In a separate chapter, Schweizer documents Mexico's direct organization of political activity inside the United States. He details a May 2024 meeting at the Mexican consulate in Oklahoma City where diplomats, Foreign Ministry officials, and activists gathered to influence American politics. Participants included Karina Ruiz, an activist protected by the Deferred Action for Childhood Arrivals (DACA) program, which provides temporary deportation relief for certain undocumented immigrants brought to the US as children. Ruiz simultaneously serves as a Mexican senator. The government launched TV Migrante, a state-funded channel beamed to Mexicans in the United States that ran favorable coverage of Vice President Kamala Harris and attacked former President Donald Trump. Alejandro Robles, an executive secretary of Mexico's ruling Morena Party, traveled across the country declaring the party's mission was "to organize the militancy abroad" (44). When violent protests erupted in Los Angeles in June 2025, Mexican Senate president Noroña declared Los Angeles "migrant land" (56).
Turning to American complicity, Schweizer argues that Democratic presidents corrupted the citizenship process to manufacture partisan voters. The Clinton administration in 1996 pressured the Immigration and Naturalization Service (INS) to process 1.2 million new citizens before the presidential election by abandoning FBI background checks and reducing interviews to five minutes. A Department of Justice investigation found that over 75,000 new citizens had their arrest records ignored. INS Commissioner Doris Meissner warned they might be criticized for "running a pro-Democrat voter mill" (62). Under President Barack Obama, US Citizenship and Immigration Services (USCIS) Director Alejandro Mayorkas pressured employees to approve applications regardless of fraud concerns, and the Biden administration further simplified the citizenship test while effectively decriminalizing illegal border crossings.
China receives extensive treatment as the most sophisticated practitioner of weaponized migration. Schweizer estimates that between 750,000 and 1.5 million Chinese who are US citizens by birth are growing up in China, a cohort he labels the "Manchurian Generation." These children are products of a birth tourism industry in which Chinese companies house pregnant women in Southern California, coaching them to conceal pregnancies and misrepresent their intentions on visa applications. The Obama administration made birth tourism more accessible by instructing consular officers not to deny visas to applicants planning to give birth in the US. Schweizer also describes a surrogacy pipeline involving Chinese Communist Party (CCP)-connected officials and argues that the EB-5 investor visa program, which grants permanent residency to foreign investors, primarily serves Chinese interests, with 90 percent of applicants coming from China.

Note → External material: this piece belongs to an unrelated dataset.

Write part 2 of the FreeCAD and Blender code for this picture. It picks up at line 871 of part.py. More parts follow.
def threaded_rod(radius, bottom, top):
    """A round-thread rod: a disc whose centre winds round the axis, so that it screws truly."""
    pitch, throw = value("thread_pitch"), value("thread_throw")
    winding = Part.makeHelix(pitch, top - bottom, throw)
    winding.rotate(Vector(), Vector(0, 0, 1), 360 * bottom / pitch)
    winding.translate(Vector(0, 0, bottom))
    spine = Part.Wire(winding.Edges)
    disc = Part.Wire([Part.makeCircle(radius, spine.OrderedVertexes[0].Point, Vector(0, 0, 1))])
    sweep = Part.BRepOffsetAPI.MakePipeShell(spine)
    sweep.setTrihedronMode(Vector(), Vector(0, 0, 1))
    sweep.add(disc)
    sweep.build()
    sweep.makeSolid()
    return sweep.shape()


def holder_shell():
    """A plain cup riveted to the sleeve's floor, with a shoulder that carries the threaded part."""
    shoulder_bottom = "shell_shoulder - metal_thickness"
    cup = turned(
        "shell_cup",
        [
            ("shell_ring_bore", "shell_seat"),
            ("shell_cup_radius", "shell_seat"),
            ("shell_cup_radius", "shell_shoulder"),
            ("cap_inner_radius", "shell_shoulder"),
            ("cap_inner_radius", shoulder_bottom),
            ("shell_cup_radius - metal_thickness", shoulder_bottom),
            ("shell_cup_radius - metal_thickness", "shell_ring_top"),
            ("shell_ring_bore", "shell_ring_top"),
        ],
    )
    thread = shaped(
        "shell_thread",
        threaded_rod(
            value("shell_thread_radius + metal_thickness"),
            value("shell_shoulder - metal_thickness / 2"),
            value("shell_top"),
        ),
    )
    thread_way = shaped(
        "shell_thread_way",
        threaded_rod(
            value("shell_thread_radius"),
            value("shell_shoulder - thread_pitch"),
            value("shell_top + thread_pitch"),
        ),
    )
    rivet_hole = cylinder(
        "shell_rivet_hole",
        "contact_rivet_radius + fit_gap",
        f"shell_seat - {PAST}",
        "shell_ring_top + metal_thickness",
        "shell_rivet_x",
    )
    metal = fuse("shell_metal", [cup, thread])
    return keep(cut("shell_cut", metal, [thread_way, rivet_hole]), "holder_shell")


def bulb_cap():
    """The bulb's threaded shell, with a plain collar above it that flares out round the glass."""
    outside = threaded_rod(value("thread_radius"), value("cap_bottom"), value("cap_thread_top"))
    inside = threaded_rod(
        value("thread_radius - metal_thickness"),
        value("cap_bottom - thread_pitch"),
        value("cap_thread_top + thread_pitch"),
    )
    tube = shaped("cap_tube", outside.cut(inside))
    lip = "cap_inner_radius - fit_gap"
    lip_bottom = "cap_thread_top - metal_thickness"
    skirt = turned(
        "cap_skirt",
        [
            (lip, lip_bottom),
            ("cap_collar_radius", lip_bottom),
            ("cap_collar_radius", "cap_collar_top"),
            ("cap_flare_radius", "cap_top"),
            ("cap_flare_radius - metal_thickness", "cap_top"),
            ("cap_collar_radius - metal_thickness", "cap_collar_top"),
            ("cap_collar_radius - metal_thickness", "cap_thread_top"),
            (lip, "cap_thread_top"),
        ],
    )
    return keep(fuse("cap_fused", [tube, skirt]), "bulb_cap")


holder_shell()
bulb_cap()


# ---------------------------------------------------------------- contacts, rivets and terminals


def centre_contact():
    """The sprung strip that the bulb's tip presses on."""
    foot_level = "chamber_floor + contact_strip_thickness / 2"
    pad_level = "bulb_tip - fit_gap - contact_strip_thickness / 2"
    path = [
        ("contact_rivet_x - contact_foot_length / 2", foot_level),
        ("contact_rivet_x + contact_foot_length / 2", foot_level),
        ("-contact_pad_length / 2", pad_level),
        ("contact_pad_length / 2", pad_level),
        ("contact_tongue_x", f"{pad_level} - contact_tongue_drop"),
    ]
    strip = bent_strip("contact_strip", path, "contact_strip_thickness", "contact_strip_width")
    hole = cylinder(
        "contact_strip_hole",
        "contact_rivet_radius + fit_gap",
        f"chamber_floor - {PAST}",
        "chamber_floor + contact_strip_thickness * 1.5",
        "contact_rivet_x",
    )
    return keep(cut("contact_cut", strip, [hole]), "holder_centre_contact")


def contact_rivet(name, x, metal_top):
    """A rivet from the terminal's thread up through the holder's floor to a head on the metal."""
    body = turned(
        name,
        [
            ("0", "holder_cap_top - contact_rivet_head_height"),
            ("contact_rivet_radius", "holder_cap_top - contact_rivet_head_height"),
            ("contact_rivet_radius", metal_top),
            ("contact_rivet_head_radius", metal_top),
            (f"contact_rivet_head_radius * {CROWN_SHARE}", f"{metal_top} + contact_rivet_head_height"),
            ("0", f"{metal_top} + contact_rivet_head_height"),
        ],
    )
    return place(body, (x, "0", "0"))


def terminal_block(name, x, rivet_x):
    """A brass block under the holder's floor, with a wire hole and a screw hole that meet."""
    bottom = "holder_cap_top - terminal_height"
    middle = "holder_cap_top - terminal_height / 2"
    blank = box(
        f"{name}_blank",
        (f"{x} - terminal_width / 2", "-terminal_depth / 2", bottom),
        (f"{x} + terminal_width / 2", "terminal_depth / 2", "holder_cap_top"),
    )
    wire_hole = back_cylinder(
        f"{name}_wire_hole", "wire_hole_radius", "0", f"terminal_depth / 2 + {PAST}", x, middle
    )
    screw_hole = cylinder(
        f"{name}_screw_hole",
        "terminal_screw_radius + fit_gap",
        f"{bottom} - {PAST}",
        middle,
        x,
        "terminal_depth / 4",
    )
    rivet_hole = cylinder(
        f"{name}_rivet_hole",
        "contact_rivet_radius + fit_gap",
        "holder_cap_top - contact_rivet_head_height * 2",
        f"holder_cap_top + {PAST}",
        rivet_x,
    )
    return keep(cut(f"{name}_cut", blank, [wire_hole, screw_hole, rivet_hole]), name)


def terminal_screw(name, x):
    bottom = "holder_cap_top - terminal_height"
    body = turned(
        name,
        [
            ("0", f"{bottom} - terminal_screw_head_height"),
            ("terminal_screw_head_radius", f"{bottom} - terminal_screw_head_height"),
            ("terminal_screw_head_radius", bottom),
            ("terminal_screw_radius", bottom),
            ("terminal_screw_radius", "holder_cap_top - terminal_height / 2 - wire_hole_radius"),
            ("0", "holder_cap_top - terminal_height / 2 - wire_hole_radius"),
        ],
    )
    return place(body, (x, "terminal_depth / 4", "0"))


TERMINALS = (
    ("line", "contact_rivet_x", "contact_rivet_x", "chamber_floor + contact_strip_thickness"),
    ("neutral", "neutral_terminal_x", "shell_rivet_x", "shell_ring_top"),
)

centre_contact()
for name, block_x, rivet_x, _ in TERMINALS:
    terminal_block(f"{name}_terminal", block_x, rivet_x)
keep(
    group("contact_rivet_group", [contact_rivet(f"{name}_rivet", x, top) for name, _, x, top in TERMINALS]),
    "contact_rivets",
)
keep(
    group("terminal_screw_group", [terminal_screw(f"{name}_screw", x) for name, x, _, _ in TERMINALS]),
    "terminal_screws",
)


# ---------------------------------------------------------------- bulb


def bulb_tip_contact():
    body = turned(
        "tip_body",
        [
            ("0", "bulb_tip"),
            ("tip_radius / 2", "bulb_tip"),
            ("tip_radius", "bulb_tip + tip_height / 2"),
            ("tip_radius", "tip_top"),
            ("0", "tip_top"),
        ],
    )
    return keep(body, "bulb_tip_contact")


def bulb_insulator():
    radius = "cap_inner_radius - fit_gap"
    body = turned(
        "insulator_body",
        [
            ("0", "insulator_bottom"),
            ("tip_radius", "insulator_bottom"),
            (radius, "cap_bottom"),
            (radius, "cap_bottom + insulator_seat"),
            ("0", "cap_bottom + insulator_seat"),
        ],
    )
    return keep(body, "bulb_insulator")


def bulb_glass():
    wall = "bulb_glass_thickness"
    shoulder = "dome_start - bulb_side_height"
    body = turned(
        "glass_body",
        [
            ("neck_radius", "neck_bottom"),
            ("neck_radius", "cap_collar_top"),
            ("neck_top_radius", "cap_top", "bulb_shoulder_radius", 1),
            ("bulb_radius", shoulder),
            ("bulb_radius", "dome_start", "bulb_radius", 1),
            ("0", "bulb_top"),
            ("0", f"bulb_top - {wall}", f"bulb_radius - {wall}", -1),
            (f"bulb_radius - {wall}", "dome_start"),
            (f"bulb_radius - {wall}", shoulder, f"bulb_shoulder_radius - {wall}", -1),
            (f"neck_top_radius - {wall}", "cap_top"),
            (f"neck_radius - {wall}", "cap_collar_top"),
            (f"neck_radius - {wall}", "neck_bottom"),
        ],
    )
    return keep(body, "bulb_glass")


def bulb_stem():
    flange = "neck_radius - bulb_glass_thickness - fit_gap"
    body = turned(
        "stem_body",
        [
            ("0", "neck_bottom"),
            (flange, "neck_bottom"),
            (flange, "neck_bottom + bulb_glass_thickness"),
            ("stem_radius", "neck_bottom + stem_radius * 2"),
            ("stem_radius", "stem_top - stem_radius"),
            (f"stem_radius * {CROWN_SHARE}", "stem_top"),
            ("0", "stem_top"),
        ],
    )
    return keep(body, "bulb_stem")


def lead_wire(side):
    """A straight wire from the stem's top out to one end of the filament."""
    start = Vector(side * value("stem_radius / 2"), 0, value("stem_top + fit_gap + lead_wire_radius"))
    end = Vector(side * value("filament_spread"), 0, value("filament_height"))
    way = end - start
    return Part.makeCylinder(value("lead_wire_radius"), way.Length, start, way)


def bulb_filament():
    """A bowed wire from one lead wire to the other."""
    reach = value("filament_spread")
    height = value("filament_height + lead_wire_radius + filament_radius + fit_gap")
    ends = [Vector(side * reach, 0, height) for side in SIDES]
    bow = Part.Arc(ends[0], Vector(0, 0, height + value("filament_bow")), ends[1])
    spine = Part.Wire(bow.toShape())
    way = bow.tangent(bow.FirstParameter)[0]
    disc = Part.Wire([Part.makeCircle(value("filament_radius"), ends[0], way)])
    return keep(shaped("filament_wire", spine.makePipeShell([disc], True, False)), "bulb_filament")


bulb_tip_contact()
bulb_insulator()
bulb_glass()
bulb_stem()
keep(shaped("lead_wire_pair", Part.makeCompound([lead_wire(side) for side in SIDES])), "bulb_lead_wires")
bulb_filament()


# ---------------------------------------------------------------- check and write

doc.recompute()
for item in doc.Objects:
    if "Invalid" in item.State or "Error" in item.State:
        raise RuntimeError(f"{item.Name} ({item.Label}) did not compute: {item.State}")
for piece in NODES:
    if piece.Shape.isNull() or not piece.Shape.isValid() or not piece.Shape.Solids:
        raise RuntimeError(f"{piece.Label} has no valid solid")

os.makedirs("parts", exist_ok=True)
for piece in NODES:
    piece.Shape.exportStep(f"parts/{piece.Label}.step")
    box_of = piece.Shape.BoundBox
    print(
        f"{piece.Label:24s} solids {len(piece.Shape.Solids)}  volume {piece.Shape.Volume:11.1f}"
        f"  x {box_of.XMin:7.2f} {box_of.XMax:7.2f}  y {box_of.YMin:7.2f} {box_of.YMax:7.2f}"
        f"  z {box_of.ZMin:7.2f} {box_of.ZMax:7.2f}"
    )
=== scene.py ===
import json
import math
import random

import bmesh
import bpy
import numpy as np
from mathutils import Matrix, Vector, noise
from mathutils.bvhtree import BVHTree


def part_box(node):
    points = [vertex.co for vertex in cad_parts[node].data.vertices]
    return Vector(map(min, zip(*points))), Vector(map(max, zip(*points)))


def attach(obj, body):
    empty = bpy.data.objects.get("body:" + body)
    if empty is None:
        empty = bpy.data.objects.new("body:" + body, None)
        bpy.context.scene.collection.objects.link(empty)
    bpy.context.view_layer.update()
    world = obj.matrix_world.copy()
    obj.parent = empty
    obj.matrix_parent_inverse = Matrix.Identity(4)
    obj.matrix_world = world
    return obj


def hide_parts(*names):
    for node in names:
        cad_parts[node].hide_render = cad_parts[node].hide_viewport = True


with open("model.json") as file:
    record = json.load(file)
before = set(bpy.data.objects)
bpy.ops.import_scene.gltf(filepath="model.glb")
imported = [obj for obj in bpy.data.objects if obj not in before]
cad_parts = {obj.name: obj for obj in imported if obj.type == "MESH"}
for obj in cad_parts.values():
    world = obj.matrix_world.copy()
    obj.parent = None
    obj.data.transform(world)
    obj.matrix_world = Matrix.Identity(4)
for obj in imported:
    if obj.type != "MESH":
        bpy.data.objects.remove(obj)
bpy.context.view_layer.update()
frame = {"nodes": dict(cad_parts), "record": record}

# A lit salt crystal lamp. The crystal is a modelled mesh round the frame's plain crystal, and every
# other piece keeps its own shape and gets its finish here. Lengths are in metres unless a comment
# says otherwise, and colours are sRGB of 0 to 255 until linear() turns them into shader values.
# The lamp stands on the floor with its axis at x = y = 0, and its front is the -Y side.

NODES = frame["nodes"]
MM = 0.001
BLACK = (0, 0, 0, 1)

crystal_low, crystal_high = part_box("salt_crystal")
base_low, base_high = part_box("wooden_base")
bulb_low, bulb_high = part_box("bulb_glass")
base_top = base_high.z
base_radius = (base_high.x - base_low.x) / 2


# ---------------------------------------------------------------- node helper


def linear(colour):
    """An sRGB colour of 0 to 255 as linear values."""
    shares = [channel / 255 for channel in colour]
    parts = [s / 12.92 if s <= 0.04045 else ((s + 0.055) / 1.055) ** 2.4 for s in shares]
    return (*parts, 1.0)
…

The book examines how radical foreign political movements exploit immigration to establish footholds in the United States. Schweizer profiles the Farabundo Martí National Liberation Front (FMLN), a Marxist guerrilla movement from El Salvador whose members gained legal status through the sanctuary movement of the 1980s and became key labor union organizers. He then turns to the Muslim Brotherhood, whose 1987 internal strategy document described a "Civilization-Jihadist Process" aimed at "eliminating and destroying the Western civilization from within" (119) through immigration and advocacy. Schweizer connects figures such as activist Linda Sarsour, Congresswoman Ilhan Omar, and Congresswoman Rashida Tlaib to Muslim Brotherhood-linked organizations.
Schweizer argues that American progressives formed alliances with Latin American leaders tied to drug cartels through Progressive International (PI), an organization created with backing from the Sanders Institute, founded by Senator Bernie Sanders. A 2023 congressional delegation led by Congresswoman Alexandria Ocasio-Cortez, organized by PI and funded by the Soros Foundation, met with Colombian president Gustavo Petro, whose son was arrested for accepting cartel money, to discuss ending the war on drugs. Schweizer contends that the progressive agenda of open borders and ending the drug war directly serves cartel commercial interests.

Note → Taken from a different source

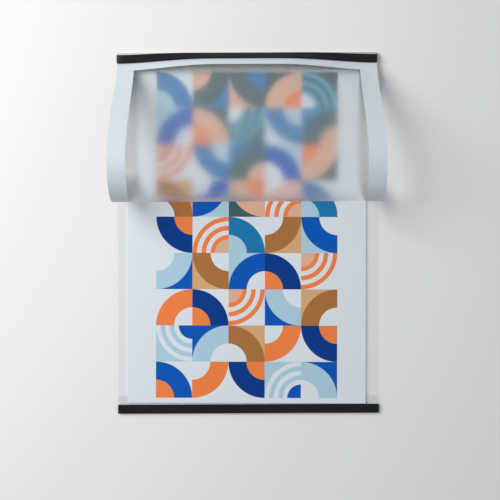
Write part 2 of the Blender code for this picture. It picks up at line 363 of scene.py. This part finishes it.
# Each place on the print belongs to a tile, in a column and a row, and has a place on that tile from its
# middle, which is then turned by so many quarters.
tiles_along = on_print("MULTIPLY_ADD", print_across, 1 / TILE, TILES_ACROSS / 2)
tiles_up = on_print("MULTIPLY_ADD", print_up, 1 / TILE, TILES_UP / 2)
tile_column, tile_row = on_print("FLOOR", tiles_along), on_print("FLOOR", tiles_up)
tile_x = on_print("SUBTRACT", on_print("FRACT", tiles_along), 0.5)
tile_z = on_print("SUBTRACT", on_print("FRACT", tiles_up), 0.5)
column_quarters = on_print("MULTIPLY", tile_column, QUARTERS_A_COLUMN)
row_quarters = on_print("MULTIPLY", tile_row, QUARTERS_A_ROW)
more_quarters = on_print("FLOOR", on_print("DIVIDE", tile_row, ROWS_A_QUARTER))
quarters = on_print("ADD", on_print("ADD", column_quarters, row_quarters), more_quarters)
tile_turn = on_print("MULTIPLY", quarters, math.pi / 2)
cosine, sine = on_print("COSINE", tile_turn), on_print("SINE", tile_turn)
turned_x = on_print("ADD", on_print("MULTIPLY", tile_x, cosine), on_print("MULTIPLY", tile_z, sine))
turned_z = on_print("SUBTRACT", on_print("MULTIPLY", tile_z, cosine), on_print("MULTIPLY", tile_x, sine))
squares = [on_print("POWER", on_print("ADD", turned, 0.5), 2.0) for turned in (turned_x, turned_z)]
radius = on_print("SQRT", on_print("ADD", *squares))

# From the tile's corner come a quarter disc of the outer ink and, over it, a smaller one of the inner ink.
# On one tile in five of a column the outer one is cut into arcs, and the inner one is smaller still.
tile_edge = INK_EDGE / TILE
arc_count = on_print("MODULO", on_print("MULTIPLY_ADD", tile_column, COLUMN_SHIFT, tile_row), CYCLE)
has_arcs = on_print("COMPARE", arc_count, ARC_TILE, 0.5)
wave = on_print("PINGPONG", on_print("MULTIPLY_ADD", radius, float(ARCS), 0.5), 1.0)
whole_disc = on_print("SUBTRACT", 1.0, has_arcs)
disc_or_arcs = on_print("MAXIMUM", whole_disc, inside(wave, 0.5, tile_edge * ARCS))
outer_cover = on_print("MULTIPLY", inside(radius, 1.0, tile_edge), disc_or_arcs)
inner_limit = on_print("MULTIPLY_ADD", has_arcs, CORE_SHARE - INNER_SHARE, INNER_SHARE)
inner_cover = inside(radius, inner_limit, tile_edge)

# The three inks of a tile, its ground, outer and inner ones, come from one family of the table.
column_number = on_print("MODULO", on_print("MULTIPLY", tile_column, COLUMN_SHIFT), CYCLE)
family_number = on_print("ADD", tile_row, column_number)
family_share = on_print("DIVIDE", on_print("ADD", family_number, 0.5), float(len(TILE_INKS)))
inks = []
for layer_inks in zip(*TILE_INKS):
    ramp = new_node(print_tree, "ShaderNodeValToRGB", {"Fac": family_share})
    ramp.color_ramp.interpolation = "CONSTANT"
    stops = ramp.color_ramp.elements
    stops.remove(stops[1])
    for number, ink in enumerate(layer_inks):
        stop = stops.new(number / len(TILE_INKS)) if number else stops[0]
        stop.color = (*ink, 1.0)
    inks.append(ramp.outputs[0])
ground, outer_ink, inner_ink = inks
tiles = lay_ink(lay_ink(ground, outer_ink, outer_cover), inner_ink, inner_cover)
print_sides = [
    inside(on_print("ABSOLUTE", place), count * TILE / 2, INK_EDGE)
    for place, count in ((print_across, TILES_ACROSS), (print_up, TILES_UP))
]
printed = lay_ink((*PAPER_WHITE, 1.0), tiles, on_print("MULTIPLY", *print_sides))

print_grain = new_node(
    print_tree, "ShaderNodeTexNoise",
    {"Vector": print_place.outputs["Object"], "Scale": PAPER_GRAIN, "Detail": GRAIN_DETAIL},
)
grained = lay_ink(printed, print_grain.outputs["Color"], GRAIN_SHARE, "MULTIPLY")
print_relief = new_node(
    print_tree, "ShaderNodeBump", {"Height": print_grain.outputs["Fac"], "Distance": PAPER_BUMP}
)
feed(print_tree, print_shader, {"Base Color": grained, "Normal": print_relief.outputs[0]})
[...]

A chapter on Pope Francis argues that the pontiff embraced liberation theology, a fusion of Marxism and Catholic social teaching previously condemned by the Vatican, and used the Church's global apparatus to promote mass migration as a mechanism for cultural transformation. Francis rehabilitated liberation theologians censored by previous popes, met warmly with Fidel Castro, and created the World Meeting of Popular Movements to collaborate with radical community organizers. Schweizer notes that billionaire financier George Soros's foundation funded Catholic organizations to exploit Francis's 2015 US visit for political purposes. Archbishop Carlo Maria Vigano accused Francis of "destroying civil society" through mass migration promotion and was subsequently expelled from the Church.

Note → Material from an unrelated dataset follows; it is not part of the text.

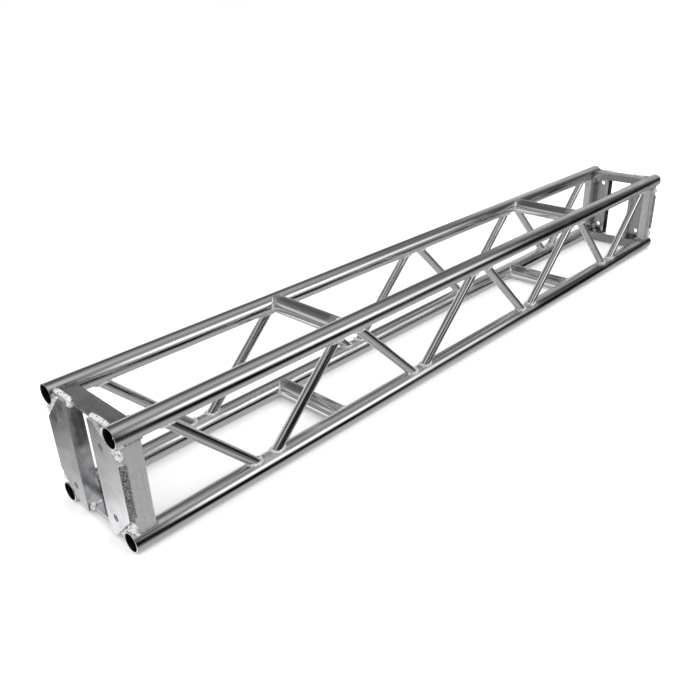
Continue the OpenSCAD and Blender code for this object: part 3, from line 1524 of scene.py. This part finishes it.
@dataclass
class EndWelds:
    """Beads of the end frames.

    Attributes:
        frames: The end frames that they hold together.
        radius: Radius of the beads at the angles' feet.
        foot_gap: How far their middle line stands off the angles' faces.
        foot_reach: Width of the feet, from a chord's axis towards the middle.
        heavy_radius: Radius of the beads on the plates.
        arcs: Depth behind the bolting face and stand-off from the chord, of each arc round a chord.
        arc_start: Where an arc starts round the chord, in degrees from its outer side over the top.
        arc_turn: How far it goes round, in degrees.
        arc_steps: Steps along it.
        inner_gap: Stand-off of the lump in a frame's inner corner from the chord.
        inner_lean: Share of that lump's distance from the chord's axis that lies along Y, and along Z.
        weave_radius: Radius of the woven bead on a plate's outer edge.
        weave_depths: Depths of its turns behind the bolting face, the nearest first.
        weave_pitch: Height of one of its swings.
        seam_radius: Radius of the straight bead between plate and upright angle.
        seam_depth: Its depth behind the bolting face.
    """

    frames: EndFrames
    radius: float = 0.0030
    foot_gap: float = 0.0012
    foot_reach: float = 0.032
    heavy_radius: float = 0.0042
    arcs: tuple[tuple[float, float], ...] = ((0.0051, 0.0032), (0.0096, 0.0034), (0.0136, 0.0026))
    arc_start: float = 176.0
    arc_turn: float = 98.0
    arc_steps: int = 32
    inner_gap: float = 0.0075
    inner_lean: float = 0.72
    weave_radius: float = 0.0024
    weave_depths: tuple[float, float] = (0.0026, 0.0125)
    weave_pitch: float = 0.0030
    seam_radius: float = 0.0026
    seam_depth: float = 0.0150

    def foot_loop(self, away: float) -> list[Vector]:
        """Loop round the foot of the right rear side angle, on the top of the bottom chord.

        Args:
            away: How far the loop stands off the angle's faces.

        Returns:
            Corners of the loop, each on the chord's skin.
        """
        frames, layout = self.frames, self.frames.layout
        far, near = frames.plate_t + frames.angle_w, frames.plate_t
        face_y = frames.angle_d / 2
        leg_y = face_y - frames.angle_t
        outline = [
            (near - away, face_y + away), (far + away, face_y + away), (far + away, -face_y - away),
            (far - frames.angle_t - away, -face_y - away), (far - frames.angle_t - away, leg_y - away),
            (near - away, leg_y - away),
        ]
        skin = layout.chord_r + away / 2
        loop = []
        steps = 10
        for before, after in zip(outline, outline[1:] + outline[:1]):
            for number in range(steps):
                inboard = before[0] + (after[0] - before[0]) * number / steps
                y = before[1] + (after[1] - before[1]) * number / steps
                rise = math.sqrt(max(skin**2 - y**2, 0.0))
                loop.append(frames.spot(inboard, layout.half_spacing + y, rise - layout.half_spacing))
        return loop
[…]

The penultimate chapter documents what Schweizer calls the largest orchestrated mass migration in US history during the Biden administration. Mexico secretly passed a law days after Biden's 2020 election facilitating migrant transit northward, while Nicaragua under Ortega dropped visa requirements and facilitated chartered flights channeling over 1 million people toward the US border. The Biden administration coordinated border crossings with Mexican officials, reduced vetting of Chinese migrants, and relabeled undocumented immigrants as "newcomers." Refugee-aid organizations such as HIAS, a refugee-aid nonprofit, and Catholic Charities saw government funding surge by hundreds of millions of dollars. Under Biden, illegal border encounters reached 2.37 million in 2022.
Schweizer concludes with eight policy proposals: banning dual citizenship, subjecting immigrants to ideological vetting, prohibiting or requiring disclosure of political contributions from noncitizens, ending birth tourism and surrogacy as pathways to citizenship, expelling foreign diplomats engaged in US political activities, enforcing restrictions on foreign participation in American elections, reviewing student visas for military-applicable skills, and establishing congressional oversight of the citizenship process. He frames these measures as necessary to preserve what the Constitution's preamble calls "the Blessings of Liberty to ourselves and our Posterity" (202).